An alternative approach makes use of the representation in your post. Assume $\rho \in (-1, 1)$ (the case $\rho = \pm 1$ is trivial), from the expression (I rewrote $X^i$ as $X_i$ to avoid confusion with exponents of $X$, and denote $\sqrt{\frac{1 - \rho}{1 + \rho}}$ by $\tau$ to save some typing)
$P(X > Y > 0) = P\left(X_2 > \tau X_1, X_1 > 0\right)$
that you have correctly derived and the condition that $X_1, X_2 \text{ i.i.d.} \sim N(0, 1)$, it follows that
\begin{align}
& P(X > Y > 0) = \int_0^\infty P\left(X_2 > \tau x\right)\phi(x)dx
= \int_0^\infty \left(1 - \Phi\left(\tau x\right)\right)\phi(x)dx \\
=& \frac{1}{2} - \int_0^\infty\int_{-\infty}^{\tau x}\phi(y)\phi(x) dydx \\
=& \frac{1}{2} - \frac{1}{2\pi}\int_0^\infty\int_{-\infty}^{\tau x}\exp\left(-\frac{1}{2}(x^2 + y^2)\right) dydx, \tag{4}\label{4}
\end{align}
where $\phi(x) = \frac{1}{\sqrt{2\pi}}e^{-x^2/2}$ and $\Phi(x) = \int_{-\infty}^x \phi(y)dy$.

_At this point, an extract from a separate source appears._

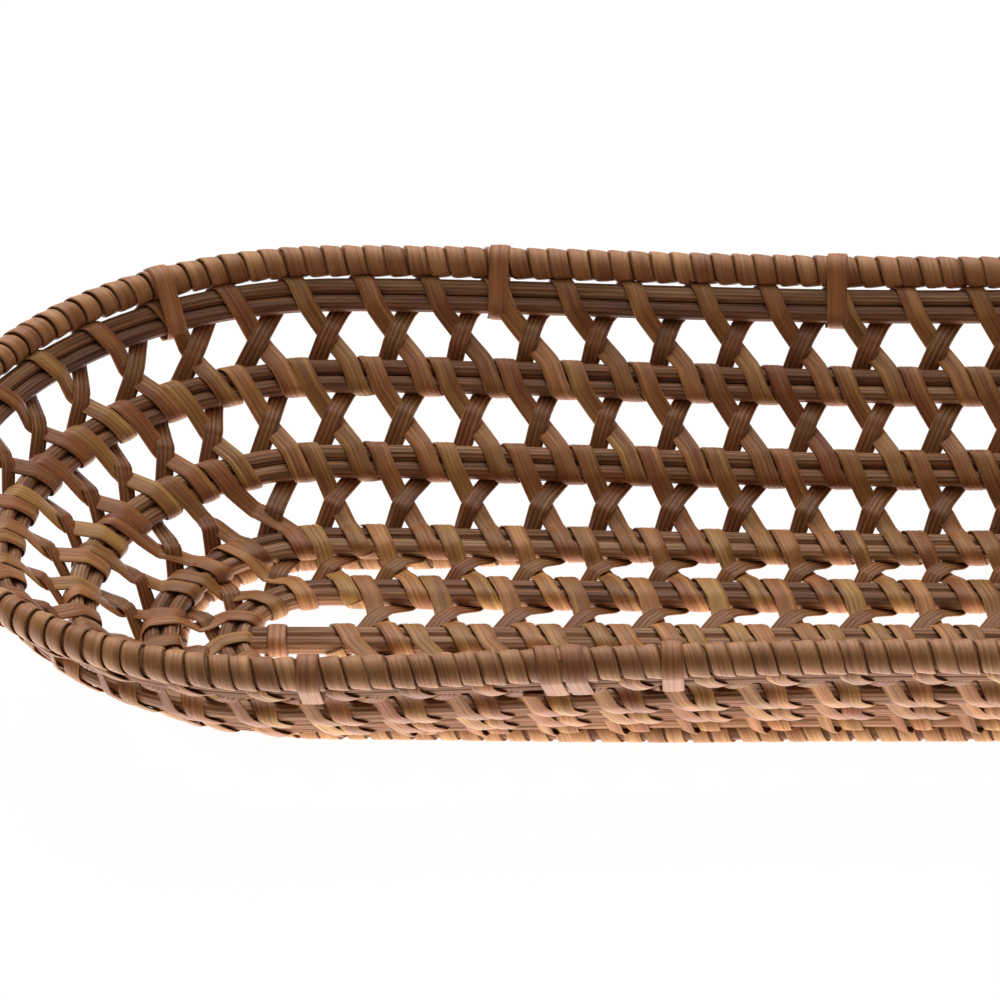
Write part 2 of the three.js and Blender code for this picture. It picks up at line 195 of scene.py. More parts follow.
@dataclass(frozen=True)
class Rail:
    """An oblong rail. h runs along its lean, outwards and up, and n square to it, to the inside.

    Like the hand-bent hoop that it is, it bulges a little where the near side meets the left end, and the
    wraps on it stray from their even places, by strays columns at the left end and at the left and the right of
    the far side.
    """

    name: str
    half: float
    height: float
    lean: float
    plan: Plan
    bulge: float = 0.0
    strays: tuple[float, float, float] = (0.0, 0.0, 0.0)

    def directions(self, t: np.ndarray) -> tuple[np.ndarray, np.ndarray]:
        """The directions of h and n.

        Args:
            t: places on the rail.

        Returns:
            Two arrays of unit vectors.
        """
        _, outward = self.plan.point(self.half, t)
        c, s = np.cos(np.radians(self.lean)), np.sin(np.radians(self.lean))
        lean = np.column_stack([outward * c, np.full(len(t), s)])
        inward = np.column_stack([-outward * s, np.full(len(t), c)])
        return lean, inward

    def at(self, t: np.ndarray, h: np.ndarray | float, n: np.ndarray | float) -> np.ndarray:
        """Points beside the rail's centre line.

        Args:
            t: places on the rail.
            h: offset along the lean.
            n: offset to the inside.

        Returns:
            Points in rows.
        """
        point, outward = self.plan.point(self.half, t)
        near_bulge = np.exp(-(((np.mod(t, 4.0) - BULGE_PLACE) / BULGE_SPAN) ** 2))
        point = point + outward * (self.bulge * near_bulge)[:, None]
        lean, inward = self.directions(t)
        base = np.column_stack([point, np.full(len(t), self.height)])
        return base + lean * np.reshape(h, (-1, 1)) + inward * np.reshape(n, (-1, 1))

    def stray(self, t: float) -> float:
        """How far a wrap at t strays from its even place, in columns."""
        end, left, right = self.strays
        strays = [left * 0.7, left, 0.0, right, 0.0, 0.0, end, end, left * 0.7]
        return float(np.interp(t % 4.0, STRAY_PLACES, strays))

    def step(self, t: float, length: float) -> float:
        """The step in t at a place that is a length along the rail."""
        on_side = np.mod(t, 2.0) < 1
        return length / (self.plan.straight if on_side else np.pi * self.half)


@dataclass(frozen=True)
class CentreRail(Rail):
    """The straight rail along the middle of the base, seen from one side of the tray."""

    side: int = 1

    def directions(self, t: np.ndarray) -> tuple[np.ndarray, np.ndarray]:
        """The level direction away from the middle, and straight up, as Rail gives them."""
        ones = np.ones(len(t))
        zeros = np.zeros(len(t))
        return np.column_stack([zeros, ones * self.side, zeros]), np.column_stack([zeros, zeros, ones])

    def at(self, t: np.ndarray, h: np.ndarray | float, n: np.ndarray | float) -> np.ndarray:
        """Points beside the rail's centre line.

        Args:
            t: places on the rail.
            h: offset away from the middle.
            n: offset upwards.

        Returns:
            Points in rows.
        """
        start = 0.0 if self.side > 0 else 2.0
        x = (t - start - 0.5) * self.plan.straight * self.side
        count = len(t)
        y = np.broadcast_to(np.asarray(h, float) * self.side, (count,))
        z = np.broadcast_to(self.height + np.asarray(n, float), (count,))
        return np.column_stack([x, y, z])

    def step(self, t: float, length: float) -> float:
        """The step in t that is a length along the rail, as Rail gives it."""
        return length / self.plan.straight


@dataclass(frozen=True)
class TrayFrame:
    """The rails of the tray and the sizes that its pieces share."""

    plan: Plan = Plan()
    strand: float = 3.5
    squeeze: float = 0.07
    clearance: float = 0.3
    peel: float = 0.55
    base_height: float = 3.4
    rim_diameter: float = 6.4
    rim_inset: float = 0.7
    rim_settling: float = 0.95

    @property
    def strand_offset(self) -> float:
        """From a rail's centre line to the middle of one of its strands, which press on each other."""
        return self.strand / 2 - self.squeeze

    def rails(self) -> dict[str, Rail]:
        """The oblong rails, from the inner base rail up to the upper rail.

        Returns:
            The rails by name.
        """
        # Name, half width, height over the base, lean, bulge and strays
        settled = [
            ("base_inner_rail", 17.6, 0.0, 0.0, 0.0, (0.0, 0.0, -0.22)),
            ("base_edge_rail", 31.8, 2.9, 8.0, 0.0, (0.0, 0.16, -0.12)),
            ("lower_rail", 45.3, 13.4, 45.25, 4.2, (-0.3, 0.2, -0.08)),
            ("middle_rail", 59.4, 24.9, 44.75, 4.2, (-0.2, 0.04, -0.04)),
            ("upper_rail", 70.8, 37.2, 47.0, 2.0, (0.0, -0.14, 0.0)),
        ]
        return {
            name: Rail(name, half, self.base_height + height, lean, self.plan, *rest)
            for name, half, height, lean, *rest in settled
        }

    def rim_place(self) -> tuple[float, float]:
        """The rim's centre line, as h and n from the upper rail."""
        reach = self.strand + 2 * self.clearance + self.peel + self.rim_diameter / 2
        return reach - self.rim_settling, self.rim_inset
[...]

It turns out that applying polar coordinates $x = r\cos\theta, y = r\sin\theta$ to $\eqref{4}$ would make the integration more straightforward (than to $\eqref{1}$). Indeed, by observing that the integration region $\{(x, y): x > 0, y < \tau x\}$ in the Cartesian coordinate system is the integration region $\{(r, \theta): r > 0, \cos\theta > 0, \sin\theta < \tau\cos\theta\} = \{(r, \theta): r > 0, \theta \in (0, \arctan\tau) \cup (\frac{3\pi}{2}, 2\pi)\}$ in the polar coordinate system, the integral in $\eqref{4}$ under polar coordinates becomes:
\begin{align}
\int_0^{\arctan\tau}\int_0^\infty re^{-\frac{1}{2}r^2}drd\theta + \int_{3\pi/2}^{2\pi}\int_0^\infty re^{-\frac{1}{2}r^2}drd\theta
= \arctan\tau + \frac{1}{2}\pi. \tag{5}\label{5}
\end{align}
Substituting $\eqref{5}$ back to $\eqref{4}$ yields
\begin{align}
P(X > Y > 0) = \frac{1}{4} - \frac{1}{2\pi}\arctan\tau
= \frac{1}{4} - \frac{1}{2\pi}\arctan\left(\sqrt{\frac{1 - \rho}{1 + \rho}}\right). \tag{6}\label{6}
\end{align}
Since $\arctan(x^{-1}) = \frac{\pi}{2} - \arctan(x)$ when $x > 0$, $\eqref{6}$ agrees with the answer found in the first approach.